DATA PROVIDED »
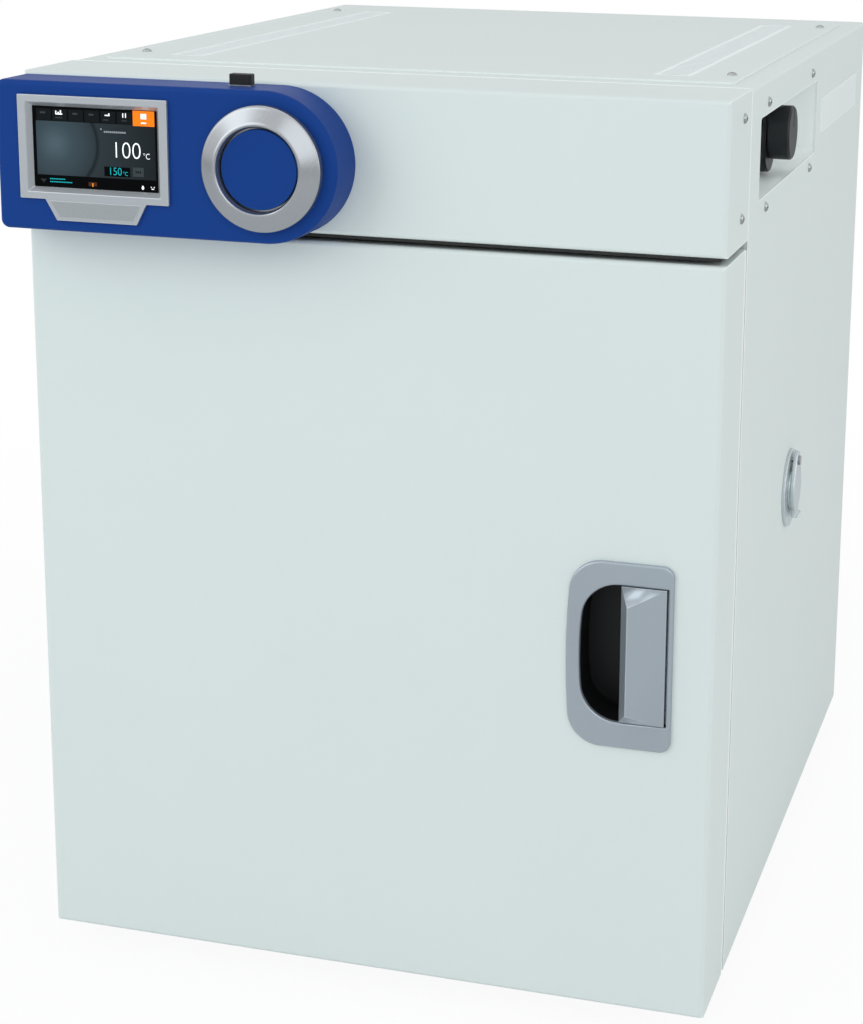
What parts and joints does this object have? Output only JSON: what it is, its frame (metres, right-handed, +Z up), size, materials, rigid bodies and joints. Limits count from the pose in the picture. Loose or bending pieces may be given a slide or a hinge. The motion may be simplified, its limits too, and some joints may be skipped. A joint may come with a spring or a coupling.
{
  "type": "laboratory incubator",
  "caption": "Benchtop heated chamber with an insulated steel door, inner glass door, wire shelves, rear fan, blue front control housing with screen and jog dial",
  "frame": {"origin": "middle of the cabinet's width and of the whole depth, on the bench under the feet", "axes": "+X to the right side with the access port, +Y from the door to the rear panel, +Z up"},
  "size_m": [0.5126, 0.684, 0.6716],
  "materials": {
    "panel_paint": "fine powder coat",
    "stainless": "brushed",
    "zinc_steel": "galvanized",
    "screw_steel": "plated",
    "silver_paint": "satin silver",
    "blue_plastic": "smooth",
    "black_plastic": "fine grain",
    "rubber_black": "matte",
    "silicone_grey": "matte",
    "silicone_pale": "matte",
    "mineral_wool": "fibrous",
    "glass_clear": "clear",
    "screen_glass": "gloss",
    "board_green": "solder mask",
    "brass": "plain",
    "heater_sheath": "heat tinted",
    "cast_aluminium": "fine",
    "motor_paint": "semi gloss",
    "plate_white": "plain film"
  },
  "bodies": {
    "cabinet": {"outer_wrap": "panel_paint", "top_cover": "panel_paint", "top_vents": "panel_paint", "rear_panel": "panel_paint", "bottom_plate": "zinc_steel", "feet": "rubber_black", "front_frame": "panel_paint", "fascia": "panel_paint", "cabinet_screws": "screw_steel", "chamber_liner": "stainless", "insulation": "mineral_wool", "insulation_cover": "zinc_steel", "electronics_deck": "zinc_steel", "shelf_uprights": "stainless", "shelf_runners": "stainless", "wire_shelves": "screw_steel", "rear_baffle": "stainless", "ring_heater": "heater_sheath", "fan_motor": "motor_paint", "temperature_sensor": "stainless", "side_pocket": "panel_paint", "limiter_thermostat": "black_plastic", "switch_body": "black_plastic", "port_sleeve": "silver_paint", "port_cover_pin": "screw_steel", "side_plate": "plate_white", "control_housing": "blue_plastic", "display_bezel": "silver_paint", "display_glass": "screen_glass", "display_board": "board_green", "dial_encoder": "zinc_steel", "usb_socket": "screw_steel", "control_board": "board_green", "power_supply": "zinc_steel", "power_inlet": "black_plastic", "catch_spring": "stainless", "hinge_brackets": "stainless", "hinge_pins": "screw_steel", "glass_hinge_brackets": "stainless", "glass_seal": "silicone_pale"},
    "door": {"door_skin": "panel_paint", "door_inner_panel": "stainless", "door_insulation": "mineral_wool", "door_gasket": "silicone_grey", "hinge_bushes": "brass", "handle_frame": "silver_paint", "handle_cup": "black_plastic", "paddle_pin": "screw_steel", "paddle_spring": "screw_steel"},
    "paddle": {"handle_paddle": "silver_paint", "latch_arm": "stainless"},
    "glass_door": {"glass_pane": "glass_clear", "glass_clips": "stainless"},
    "jog_ring": {"jog_ring": "silver_paint"},
    "dial_button": {"dial_button": "blue_plastic"},
    "limiter_knob": {"limiter_knob": "black_plastic"},
    "power_rocker": {"power_rocker": "black_plastic"},
    "port_cover": {"port_cover": "silver_paint"},
    "usb_cap": {"usb_cap": "black_plastic"},
    "fan_impeller": {"fan_impeller": "cast_aluminium"}
  },
  "joints": [
    {"name": "door_hinge", "type": "hinge", "parent": "cabinet", "child": "door", "pos_m": [-0.236, -0.2547, 0.29], "axis": [0, 0, -1], "range_deg": [0, 120], "deforming": ["catch_spring"]},
    {"name": "glass_door_hinge", "type": "hinge", "parent": "cabinet", "child": "glass_door", "pos_m": [-0.187, -0.2147, 0.2815], "axis": [0, 0, -1], "range_deg": [0, 100]},
    {"name": "paddle_pivot", "type": "hinge", "parent": "door", "child": "paddle", "pos_m": [0.2136, -0.2897, 0.28555], "axis": [0, 0, 1], "range_deg": [0, 13], "stiffness_Nm_per_rad": 1.2, "deforming": ["paddle_spring", "catch_spring"]},
    {"name": "jog_ring_turn", "type": "hinge", "parent": "cabinet", "child": "jog_ring", "pos_m": [-0.0561, -0.3294, 0.6119], "axis": [0, -1, 0], "continuous": true},
    {"name": "dial_button_press", "type": "slide", "parent": "cabinet", "child": "dial_button", "axis": [0, 1, 0], "range_m": [0, 0.0015], "stiffness_N_per_m": 400},
    {"name": "limiter_knob_turn", "type": "hinge", "parent": "cabinet", "child": "limiter_knob", "pos_m": [0.25, -0.0577, 0.6159], "axis": [1, 0, 0], "range_deg": [-135, 135]},
    {"name": "power_rocker_tip", "type": "hinge", "parent": "cabinet", "child": "power_rocker", "pos_m": [0.2165, 0.0093, 0.5993], "axis": [0, 0, 1], "range_deg": [0, 14]},
    {"name": "port_cover_swing", "type": "hinge", "parent": "cabinet", "child": "port_cover", "pos_m": [0.2542, 0.0023, 0.3485], "axis": [1, 0, 0], "range_deg": [-150, 150]},
    {"name": "usb_cap_pull", "type": "slide", "parent": "cabinet", "child": "usb_cap", "axis": [0, 0, 1], "range_m": [0, 0.012]},
    {"name": "fan_spin", "type": "hinge", "parent": "cabinet", "child": "fan_impeller", "pos_m": [0, 0.1889, 0.2815], "axis": [0, 1, 0], "continuous": true}
  ],
  "couplings": [
    {"joint": "glass_door_hinge", "follows": "door_hinge", "ratio": 0.8}
  ]
}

WRITTEN REQUEST » Write out all the data again, exactly as it appears.

EXERCISE RESULT »
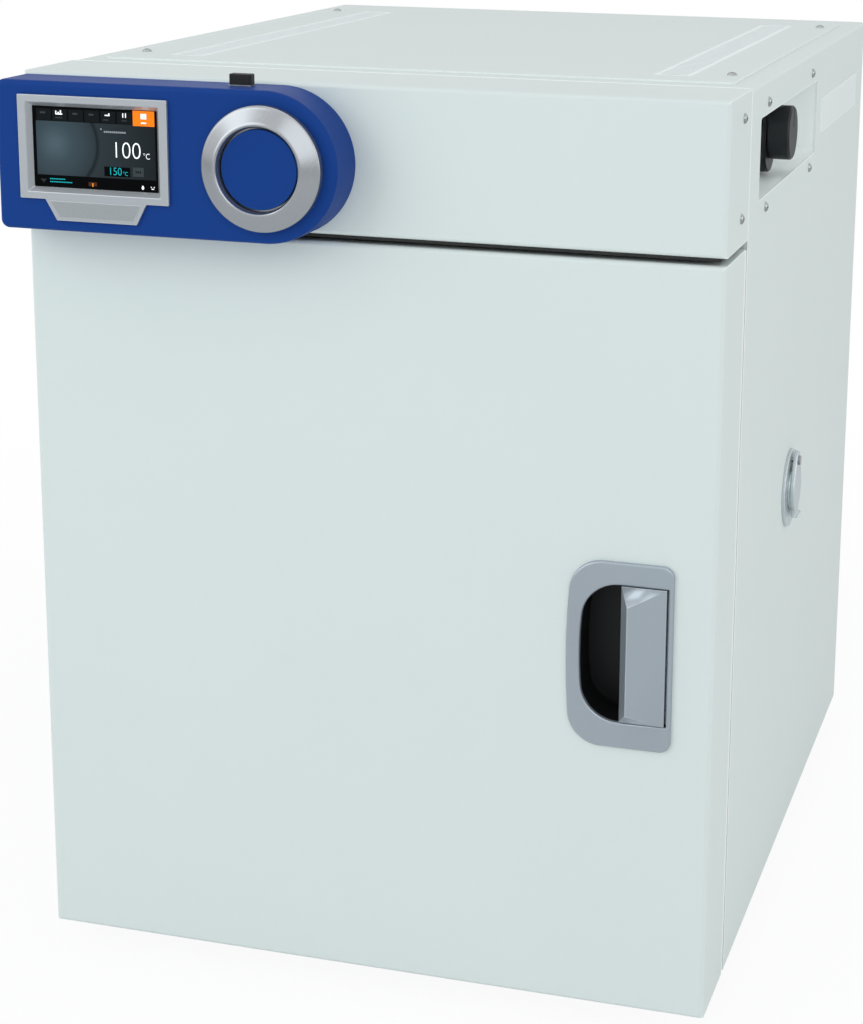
What parts and joints does this object have? Output only JSON: what it is, its frame (metres, right-handed, +Z up), size, materials, rigid bodies and joints. Limits count from the pose in the picture. Loose or bending pieces may be given a slide or a hinge. The motion may be simplified, its limits too, and some joints may be skipped. A joint may come with a spring or a coupling.
{
  "type": "laboratory incubator",
  "caption": "Benchtop heated chamber with an insulated steel door, inner glass door, wire shelves, rear fan, blue front control housing with screen and jog dial",
  "frame": {"origin": "middle of the cabinet's width and of the whole depth, on the bench under the feet", "axes": "+X to the right side with the access port, +Y from the door to the rear panel, +Z up"},
  "size_m": [0.5126, 0.684, 0.6716],
  "materials": {
    "panel_paint": "fine powder coat",
    "stainless": "brushed",
    "zinc_steel": "galvanized",
    "screw_steel": "plated",
    "silver_paint": "satin silver",
    "blue_plastic": "smooth",
    "black_plastic": "fine grain",
    "rubber_black": "matte",
    "silicone_grey": "matte",
    "silicone_pale": "matte",
    "mineral_wool": "fibrous",
    "glass_clear": "clear",
    "screen_glass": "gloss",
    "board_green": "solder mask",
    "brass": "plain",
    "heater_sheath": "heat tinted",
    "cast_aluminium": "fine",
    "motor_paint": "semi gloss",
    "plate_white": "plain film"
  },
  "bodies": {
    "cabinet": {"outer_wrap": "panel_paint", "top_cover": "panel_paint", "top_vents": "panel_paint", "rear_panel": "panel_paint", "bottom_plate": "zinc_steel", "feet": "rubber_black", "front_frame": "panel_paint", "fascia": "panel_paint", "cabinet_screws": "screw_steel", "chamber_liner": "stainless", "insulation": "mineral_wool", "insulation_cover": "zinc_steel", "electronics_deck": "zinc_steel", "shelf_uprights": "stainless", "shelf_runners": "stainless", "wire_shelves": "screw_steel", "rear_baffle": "stainless", "ring_heater": "heater_sheath", "fan_motor": "motor_paint", "temperature_sensor": "stainless", "side_pocket": "panel_paint", "limiter_thermostat": "black_plastic", "switch_body": "black_plastic", "port_sleeve": "silver_paint", "port_cover_pin": "screw_steel", "side_plate": "plate_white", "control_housing": "blue_plastic", "display_bezel": "silver_paint", "display_glass": "screen_glass", "display_board": "board_green", "dial_encoder": "zinc_steel", "usb_socket": "screw_steel", "control_board": "board_green", "power_supply": "zinc_steel", "power_inlet": "black_plastic", "catch_spring": "stainless", "hinge_brackets": "stainless", "hinge_pins": "screw_steel", "glass_hinge_brackets": "stainless", "glass_seal": "silicone_pale"},
    "door": {"door_skin": "panel_paint", "door_inner_panel": "stainless", "door_insulation": "mineral_wool", "door_gasket": "silicone_grey", "hinge_bushes": "brass", "handle_frame": "silver_paint", "handle_cup": "black_plastic", "paddle_pin": "screw_steel", "paddle_spring": "screw_steel"},
    "paddle": {"handle_paddle": "silver_paint", "latch_arm": "stainless"},
    "glass_door": {"glass_pane": "glass_clear", "glass_clips": "stainless"},
    "jog_ring": {"jog_ring": "silver_paint"},
    "dial_button": {"dial_button": "blue_plastic"},
    "limiter_knob": {"limiter_knob": "black_plastic"},
    "power_rocker": {"power_rocker": "black_plastic"},
    "port_cover": {"port_cover": "silver_paint"},
    "usb_cap": {"usb_cap": "black_plastic"},
    "fan_impeller": {"fan_impeller": "cast_aluminium"}
  },
  "joints": [
    {"name": "door_hinge", "type": "hinge", "parent": "cabinet", "child": "door", "pos_m": [-0.236, -0.2547, 0.29], "axis": [0, 0, -1], "range_deg": [0, 120], "deforming": ["catch_spring"]},
    {"name": "glass_door_hinge", "type": "hinge", "parent": "cabinet", "child": "glass_door", "pos_m": [-0.187, -0.2147, 0.2815], "axis": [0, 0, -1], "range_deg": [0, 100]},
    {"name": "paddle_pivot", "type": "hinge", "parent": "door", "child": "paddle", "pos_m": [0.2136, -0.2897, 0.28555], "axis": [0, 0, 1], "range_deg": [0, 13], "stiffness_Nm_per_rad": 1.2, "deforming": ["paddle_spring", "catch_spring"]},
    {"name": "jog_ring_turn", "type": "hinge", "parent": "cabinet", "child": "jog_ring", "pos_m": [-0.0561, -0.3294, 0.6119], "axis": [0, -1, 0], "continuous": true},
    {"name": "dial_button_press", "type": "slide", "parent": "cabinet", "child": "dial_button", "axis": [0, 1, 0], "range_m": [0, 0.0015], "stiffness_N_per_m": 400},
    {"name": "limiter_knob_turn", "type": "hinge", "parent": "cabinet", "child": "limiter_knob", "pos_m": [0.25, -0.0577, 0.6159], "axis": [1, 0, 0], "range_deg": [-135, 135]},
    {"name": "power_rocker_tip", "type": "hinge", "parent": "cabinet", "child": "power_rocker", "pos_m": [0.2165, 0.0093, 0.5993], "axis": [0, 0, 1], "range_deg": [0, 14]},
    {"name": "port_cover_swing", "type": "hinge", "parent": "cabinet", "child": "port_cover", "pos_m": [0.2542, 0.0023, 0.3485], "axis": [1, 0, 0], "range_deg": [-150, 150]},
    {"name": "usb_cap_pull", "type": "slide", "parent": "cabinet", "child": "usb_cap", "axis": [0, 0, 1], "range_m": [0, 0.012]},
    {"name": "fan_spin", "type": "hinge", "parent": "cabinet", "child": "fan_impeller", "pos_m": [0, 0.1889, 0.2815], "axis": [0, 1, 0], "continuous": true}
  ],
  "couplings": [
    {"joint": "glass_door_hinge", "follows": "door_hinge", "ratio": 0.8}
  ]
}